Is it that the sunlight hits the undoped silicon --> an electron now leaves that depletion zone and a hole is created there(?) (this part I'm confused about) and somehow it's the bottom p-type layer that now has a hole, maybe because it moved an electron up to the depletion zone because electrons prefer to move in one direction as the electrons from the N-type layer are attracted to the P-type layer?
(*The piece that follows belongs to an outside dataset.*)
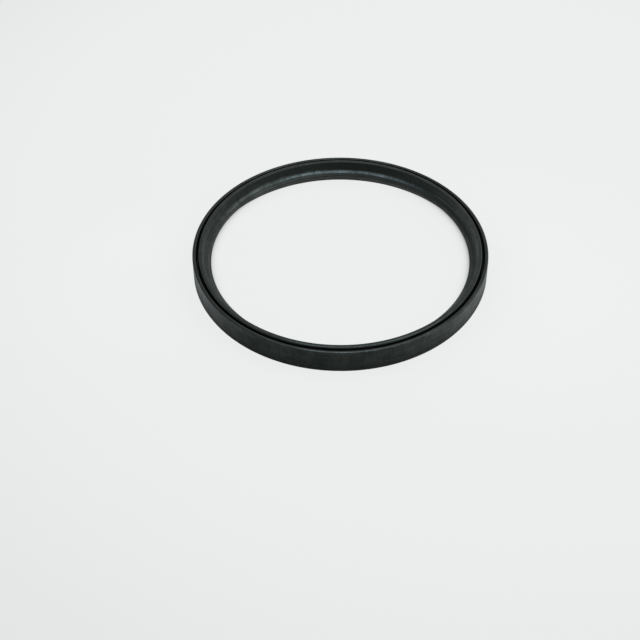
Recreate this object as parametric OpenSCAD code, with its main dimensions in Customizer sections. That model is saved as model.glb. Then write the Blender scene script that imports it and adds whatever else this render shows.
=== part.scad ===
// Lipped ring seal, moulded in one piece of rubber.
// It stands flat on its foot, which is the plane z = 0, and turns about the z axis.
// The section has a straight outer wall that ends in a thin rim, a narrow groove in the top face,
// and an upright lip whose inner face leans in, flares and turns down over a blunt nose.

/* [Ring] */
// Outer diameter, across the straight outer wall
outer_d = 100; // [40:0.5:300]
// Overall height, from the foot to the top of the lip
height = 8.9; // [8:0.1:14]

/* [Top face] */
// Thickness of the outer rim
rim_w = 1.2; // [0.9:0.05:2]
// How far the rim stops short of the top of the lip
rim_drop = 0.3; // [0:0.05:1.5]
// Width of the groove between the rim and the lip
groove_w = 0.85; // [0.5:0.05:2.5]
// Depth of the groove below the rim, to where its round bottom starts
groove_depth = 3.7; // [1:0.1:4.5]
// Thickness of the lip at its flat top
lip_w = 1.35; // [1:0.05:2]

/* [Inner side] */
// How far the inner face leans in below the top of the lip
face_lean = 0.95; // [0.3:0.05:1.5]
// Radial width of the flare
flare_w = 1; // [0.5:0.05:2]
// Height of the flare
flare_h = 0.3; // [0.1:0.05:1]
// Share of the flare that its two roundings take up, half of it each
flare_blend = 0.95; // [0.2:0.05:0.95]
// Radial width of the nose, from the flare to the land
nose_w = 0.8; // [0.5:0.05:1.5]
// Height of the nose, from the flare to the land
nose_h = 0.85; // [0.6:0.05:1.8]
// Height of the land, the short straight wall round the hole
land_h = 0.4; // [0.3:0.05:1]

/* [Underside] */
// Height of the relief under the land
relief_h = 4.5; // [1:0.1:5.2]
// Width of the foot that the ring stands on
foot_w = 2.4; // [1.5:0.1:3]

/* [Edges] */
// Radius on the outer edge of the foot
foot_r = 0.9; // [0.1:0.05:1.2]
// Radius on the outer edge of the rim
rim_out_r = 0.5; // [0.1:0.05:0.6]
// Radius on the rim's edge over the groove
rim_in_r = 0.3; // [0.05:0.05:0.5]
// Radius on the lip's edge over the groove
lip_out_r = 0.5; // [0.1:0.05:0.8]
// Radius on the lip's inner edge
lip_in_r = 0.1; // [0.05:0.05:0.6]
// Radius on the two edges of the land
land_r = 0.1; // [0.05:0.05:0.3]

/* [Hidden] */

// flat facets to a full turn, of a small rounding and of the whole ring
rounding_facets = 64;
ring_facets = 360;

// how much larger an arc is than one that only touches its two edges, so that it crosses them
seam = 0.0005;

// radii, worked out from the outer wall inwards
wall_x = outer_d/2;
rim_x = wall_x - rim_w;
lip_out_x = rim_x - groove_w;
lip_in_x = lip_out_x - lip_w;
hollow_x = lip_in_x - face_lean;
brow_x = hollow_x - flare_w;
land_x = brow_x - nose_w;
foot_x = wall_x - foot_w;

// heights above the foot
rim_z = height - rim_drop;
groove_z = rim_z - groove_depth;
land_top_z = relief_h + land_h;
brow_z = land_top_z + nose_h;
hollow_z = brow_z + flare_h;

// the three slopes of the inner side, from the top down
face = [face_lean, height - hollow_z];
flare = [flare_w, flare_h];
nose = [nose_w, nose_h];

// the hollow above the flare and the brow below it each take their part of its length
flare_part = flare_blend*norm(flare)/2;
function turn(a, b) = acos(a*b/(norm(a)*norm(b)));
hollow_r = flare_part/tan(turn(face, flare)/2);
brow_r = flare_part/tan(turn(flare, nose)/2);

// corners of the section as [radius, height, corner radius], anticlockwise
corners = [
    [wall_x, 0, foot_r],
    [wall_x, rim_z, rim_out_r],
    [rim_x, rim_z, rim_in_r],
    [rim_x, groove_z, 0],
    [lip_out_x, groove_z, 0],
    [lip_out_x, height, lip_out_r],
    [lip_in_x, height, lip_in_r],
    [hollow_x, hollow_z, hollow_r],
    [brow_x, brow_z, brow_r],
    [land_x, land_top_z, land_r],
    [land_x, relief_h, land_r],
    [foot_x, 0, 0]
];

function radius(i) = corners[i][2];
function point(i) = let (c = corners[(i + len(corners)) % len(corners)]) [c.x, c.y];
function unit(v) = v/norm(v);
function back(i) = unit(point(i - 1) - point(i));
function ahead(i) = unit(point(i + 1) - point(i));
// half of the angle between the two edges that meet in a corner
function half_angle(i) = acos(back(i)*ahead(i))/2;
// length from a corner to where its arc starts
function setback(i) = radius(i)/tan(half_angle(i));
function arc_start(i) = point(i) + back(i)*setback(i);
function arc_end(i) = point(i) + ahead(i)*setback(i);
function arc_centre(i) = point(i) + unit(back(i) + ahead(i))*radius(i)/sin(half_angle(i));
// a corner turns left where it is convex
function is_convex(i) = cross(-back(i), ahead(i)) > 0;

// the outline, with a straight cut across each rounded corner that is concave
module outline() {
    polygon([
        for (i = [0 : len(corners) - 1])
            each radius(i) > 0 && !is_convex(i) ? [arc_start(i), arc_end(i)] : [point(i)]
    ]);
}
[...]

Why is it that there are two arrows coming out of the "Photon Absorbed in Depletion Zone Electron-hole Creation"? And..the photon just bypasses the N-layer and goes to the Depletion zone :o?


Quote:
Metals characteristically lose their outermost electrons very easily, which means there's a free-flowing cloud of electrons inside the metal instead of a rigid electron structure. This is why they conduct heat and electricity so well. Metals are usually malleable (able to be pressed into shapes without breaking), ductile (able to be stretched into wires), and fusible (can be melted together). A nonmetal is anything that doesn't do these things. Metalloids have properties in between, though which elements are metalloids and which aren't isn't completely agreed upon (for example, some classifications say aluminum is a metalloid, most say it's a metal; some say carbon is a metalloid, most say it's a nonmetal).
Ah, woops. I completely forgot that metals were characterized by those traits! I didn't know they were characterized by being fusible though.



Quote:
Computer chips are the most well-known use of semiconductors.
Unfortunately, I don't even know what a computer chip does nor where it is :/. Um, what is a "chip"?